Unfortunately, summers (and childhoods) like these will be increasingly rare with the effects of global warming. This last summer I spent the majority of my time indoors in air-conditioning. With daytime temperatures in June and July above 95 degrees in the scorching Northeast, outdoor exercise was out of the question. Even in the evenings when the sun had set the air was a muggy 85 degrees. The crowds at the Fourth of July celebrations in Philadelphia, despite a free performance by Queen Latifah, were subdued because of the heat. My neighbor’s daughters spent most of their time watching TV or playing video games. We talked about going to the farm to pick berries, or going to the shore, but as each day opened at 90 degrees, we retreated back to the shelter of the livingroom. While in many cities throughout the Midwest, fireworks were cancelled because of drought and wildfires. Earlier in the year, the cherry blossoms in Washington DC blossomed 16 days earlier than they did in the 1970s. Fall foliage is also coming later than it did in the last century.
Many of the things that we have heard are disappearing because of global warming—arctic sea ice, polar bears, coral reefs—are things that most of us have little experience with and does not have a direct impact on our day-to-day lives. But has it occurred to us that what we are also losing is the air that we grew up with, the quality of our seasons, the very character of our regions and the texture of our lives? Will it be a thing of the past, the kind of temperate summers that made a heaven on earth in the Northern Hemisphere? It is doubtful that William Wordsworth would have written such exuberant poems about nature if his beloved England had the climate of the Mediterranean. Thoreau would have given up living at Walden if the climate of his summers had been like Georgia, with accompanying mosquitoes and poison ivy. No more canoeing on the river on lazy summer afternoons, no more lounging and loafing in the grass or in hammocks, no more fireworks on the fourth of July, no more summer soccer games at the neighborhood park. All of these things will eventually become unfamiliar to us as a confluence of forces, from technology to urban sprawl to global warming, conspire to keep us indoors.

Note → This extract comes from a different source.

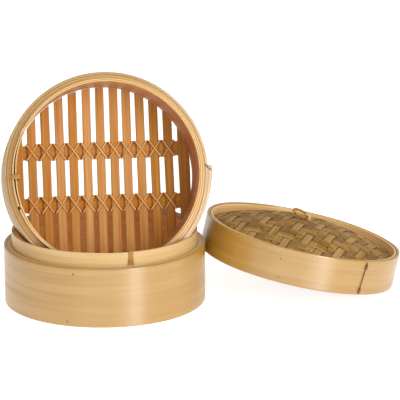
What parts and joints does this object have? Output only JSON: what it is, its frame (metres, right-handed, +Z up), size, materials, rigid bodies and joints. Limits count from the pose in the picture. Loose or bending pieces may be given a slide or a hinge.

In all likelihood we will adapt. After all, human beings have always lived in tropical climates, and billions of people today live in enormous cities with hardly any contact with nature. In Shanghai, where I spent most of my childhood, winters were cold and damp but never graced by snow. Spring was characterized by monsoon like showers. Summer was an endless haze stretching from May until November with temperatures regularly above 100 degrees in the hottest midsummer months. The sky was always gray and the summer air was often dangerous with ozone and other pollutants. The humidity was oppressive, and most folks spent their days trying to move as little as possible. Sweat drenched clothes became smelly and food went bad quickly. In a time before washing machines and refrigerators, this meant a lot of work for women. There were adaptations of course. Instead of hot cotton sheets, we slept on bamboo mats. We wore light dresses made from silk and men went to work in short sleeves and shorts. We took cold showers. After sundown, the entire community came alive as people performed errands, exercised in the park, and socialized at night. It was a different way of life, and people found ways to make it no less livable than those in temperature climates.

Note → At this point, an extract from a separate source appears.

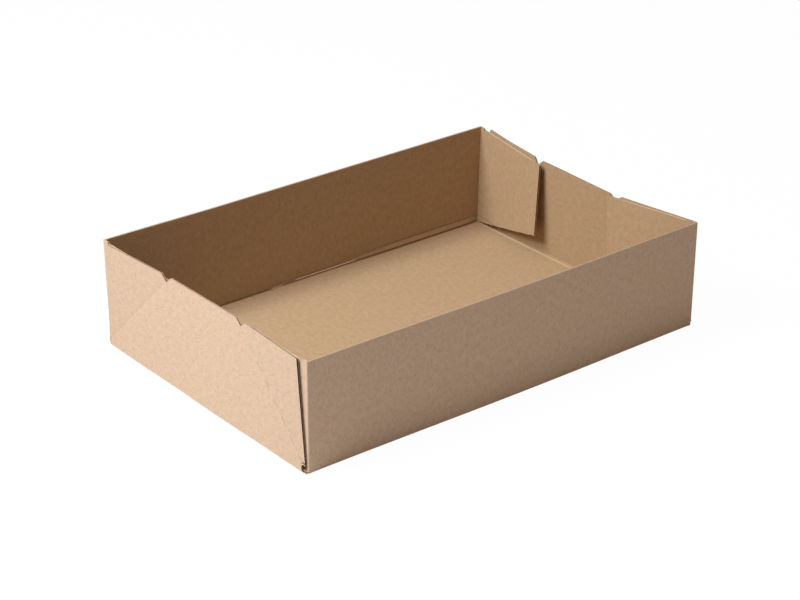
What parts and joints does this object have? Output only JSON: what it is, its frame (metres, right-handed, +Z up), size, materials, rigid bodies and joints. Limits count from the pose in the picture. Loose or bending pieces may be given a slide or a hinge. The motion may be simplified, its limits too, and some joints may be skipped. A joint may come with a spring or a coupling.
{
  "type": "cardboard tray box",
  "caption": "Shallow open tray box folded and glued from one sheet of corrugated cardboard, with leaning end panels, diagonal creases, V notches and inner glue flaps.",
  "frame": {"origin": "middle of the flat underside, under the middle of the box's bounding box", "axes": "+X along the length, towards the end panel that leans in most; +Y along the width; +Z up, out of the open top"},
  "size_m": [0.4778, 0.319, 0.11],
  "materials": {
    "kraft_board": "matte unbleached kraft"
  },
  "bodies": {
    "root": {"tray": "kraft_board"}
  },
  "joints": []
}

So perhaps we will not miss it too badly. Perhaps bamboo mats will become regular fixtures in American homes. Since human beings evolved from equatorial regions, it may feel natural for us to live in hotter climates. But the unique ecosystems of the temperate north will be lost, and with it the culture and a way of life that have made them what they are. What will Christmas be like when there is no longer snow? What will Fall look like when the maples and oaks that make the season so brilliant have died or remain only in the more inaccessible regions of the North? What will Spring feel like without the winter to gladden its coming? Our collective consciousness is shaped by the natural environment and the experiences that it made possible. If we lose the climate and ecosystems we know, will we not also lose the character of our nation and the richness of our lives? With climate change, another aspect of the diversity that makes up our humanity is lost. Boston will become like Atlanta and Atlanta like Hong Kong. But this time, it won’t just be the exotic species in the rainforest or on the glaciers, it will be everything that makes our home a place we recognize and love.
If this summer foreshadows the end of summer, then what we will the end of winter be like?